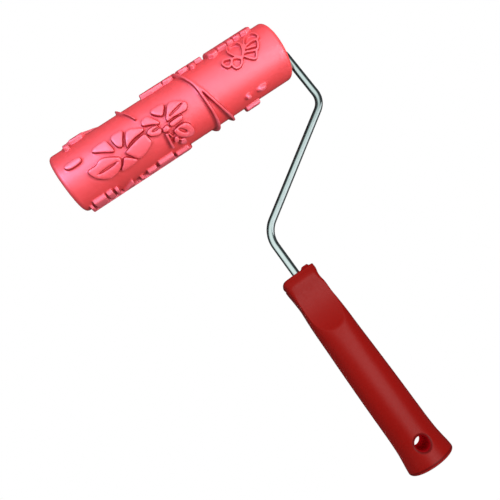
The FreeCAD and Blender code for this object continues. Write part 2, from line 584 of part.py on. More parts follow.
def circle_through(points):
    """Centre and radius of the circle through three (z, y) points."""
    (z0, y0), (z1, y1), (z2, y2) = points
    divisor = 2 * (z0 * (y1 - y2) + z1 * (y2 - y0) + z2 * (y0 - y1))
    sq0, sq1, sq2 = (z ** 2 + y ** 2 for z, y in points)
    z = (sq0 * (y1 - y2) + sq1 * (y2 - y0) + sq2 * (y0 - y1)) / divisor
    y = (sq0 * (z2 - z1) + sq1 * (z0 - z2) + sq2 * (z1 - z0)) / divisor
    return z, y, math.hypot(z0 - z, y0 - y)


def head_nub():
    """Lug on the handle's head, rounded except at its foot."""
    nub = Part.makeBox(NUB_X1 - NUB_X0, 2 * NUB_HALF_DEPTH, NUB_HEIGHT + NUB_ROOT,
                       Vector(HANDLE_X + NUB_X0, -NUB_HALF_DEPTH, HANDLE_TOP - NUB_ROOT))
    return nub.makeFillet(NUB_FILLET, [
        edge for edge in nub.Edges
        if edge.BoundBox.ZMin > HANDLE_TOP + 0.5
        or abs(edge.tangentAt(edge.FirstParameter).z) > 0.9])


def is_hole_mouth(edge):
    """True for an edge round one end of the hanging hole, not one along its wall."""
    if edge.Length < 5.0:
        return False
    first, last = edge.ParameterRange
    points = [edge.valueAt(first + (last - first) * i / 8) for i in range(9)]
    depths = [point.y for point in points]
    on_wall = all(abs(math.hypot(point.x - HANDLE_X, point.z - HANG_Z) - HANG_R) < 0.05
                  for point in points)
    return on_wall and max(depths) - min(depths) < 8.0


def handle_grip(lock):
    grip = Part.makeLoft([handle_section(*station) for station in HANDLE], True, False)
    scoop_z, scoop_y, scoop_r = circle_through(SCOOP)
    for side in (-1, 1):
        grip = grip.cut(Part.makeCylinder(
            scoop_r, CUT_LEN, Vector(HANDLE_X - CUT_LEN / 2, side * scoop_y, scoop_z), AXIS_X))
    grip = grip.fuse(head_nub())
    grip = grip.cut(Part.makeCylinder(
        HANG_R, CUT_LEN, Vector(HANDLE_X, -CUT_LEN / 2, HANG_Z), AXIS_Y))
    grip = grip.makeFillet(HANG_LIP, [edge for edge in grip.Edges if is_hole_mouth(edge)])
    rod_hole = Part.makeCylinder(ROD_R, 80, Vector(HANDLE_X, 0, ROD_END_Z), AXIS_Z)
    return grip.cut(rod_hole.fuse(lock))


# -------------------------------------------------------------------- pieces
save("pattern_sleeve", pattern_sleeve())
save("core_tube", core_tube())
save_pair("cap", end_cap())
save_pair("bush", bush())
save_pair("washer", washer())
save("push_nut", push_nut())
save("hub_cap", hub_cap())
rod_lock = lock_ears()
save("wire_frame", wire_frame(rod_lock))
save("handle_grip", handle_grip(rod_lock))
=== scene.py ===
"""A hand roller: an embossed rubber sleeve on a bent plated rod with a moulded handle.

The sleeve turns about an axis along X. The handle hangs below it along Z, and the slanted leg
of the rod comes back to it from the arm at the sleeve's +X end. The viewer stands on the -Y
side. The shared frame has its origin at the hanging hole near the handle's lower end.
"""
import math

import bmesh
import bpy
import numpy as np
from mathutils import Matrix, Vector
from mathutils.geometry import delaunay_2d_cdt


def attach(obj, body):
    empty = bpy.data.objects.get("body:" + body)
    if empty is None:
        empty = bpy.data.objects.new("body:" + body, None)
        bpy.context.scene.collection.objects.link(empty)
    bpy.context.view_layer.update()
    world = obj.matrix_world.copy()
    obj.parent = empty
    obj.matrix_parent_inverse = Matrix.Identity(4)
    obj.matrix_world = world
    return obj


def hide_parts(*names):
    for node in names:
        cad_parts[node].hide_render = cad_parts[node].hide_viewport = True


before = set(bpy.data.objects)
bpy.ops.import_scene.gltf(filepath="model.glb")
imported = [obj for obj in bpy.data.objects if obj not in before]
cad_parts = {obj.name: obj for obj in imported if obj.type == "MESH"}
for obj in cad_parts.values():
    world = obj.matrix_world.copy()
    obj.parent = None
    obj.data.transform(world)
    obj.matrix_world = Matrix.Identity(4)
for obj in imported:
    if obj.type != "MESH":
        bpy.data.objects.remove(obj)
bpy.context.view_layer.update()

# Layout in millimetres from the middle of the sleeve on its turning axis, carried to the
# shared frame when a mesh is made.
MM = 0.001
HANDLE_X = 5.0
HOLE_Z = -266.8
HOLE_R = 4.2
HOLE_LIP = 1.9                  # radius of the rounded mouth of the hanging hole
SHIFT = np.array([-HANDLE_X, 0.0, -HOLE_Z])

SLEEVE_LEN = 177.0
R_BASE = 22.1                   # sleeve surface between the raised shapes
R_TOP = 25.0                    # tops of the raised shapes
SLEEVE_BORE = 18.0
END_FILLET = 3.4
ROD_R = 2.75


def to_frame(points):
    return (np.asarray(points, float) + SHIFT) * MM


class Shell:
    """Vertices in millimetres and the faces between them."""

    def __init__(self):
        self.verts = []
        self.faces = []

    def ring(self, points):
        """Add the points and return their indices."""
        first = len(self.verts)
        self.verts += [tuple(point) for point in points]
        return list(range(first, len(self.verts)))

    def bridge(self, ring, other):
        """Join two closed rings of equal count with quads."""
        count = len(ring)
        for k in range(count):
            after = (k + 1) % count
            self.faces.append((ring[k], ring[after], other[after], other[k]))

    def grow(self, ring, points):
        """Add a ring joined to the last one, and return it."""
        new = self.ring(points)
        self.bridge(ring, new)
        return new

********

▶ **To be done**
Output a single number: how many lines contain the word "names".

▶ **Reply**
2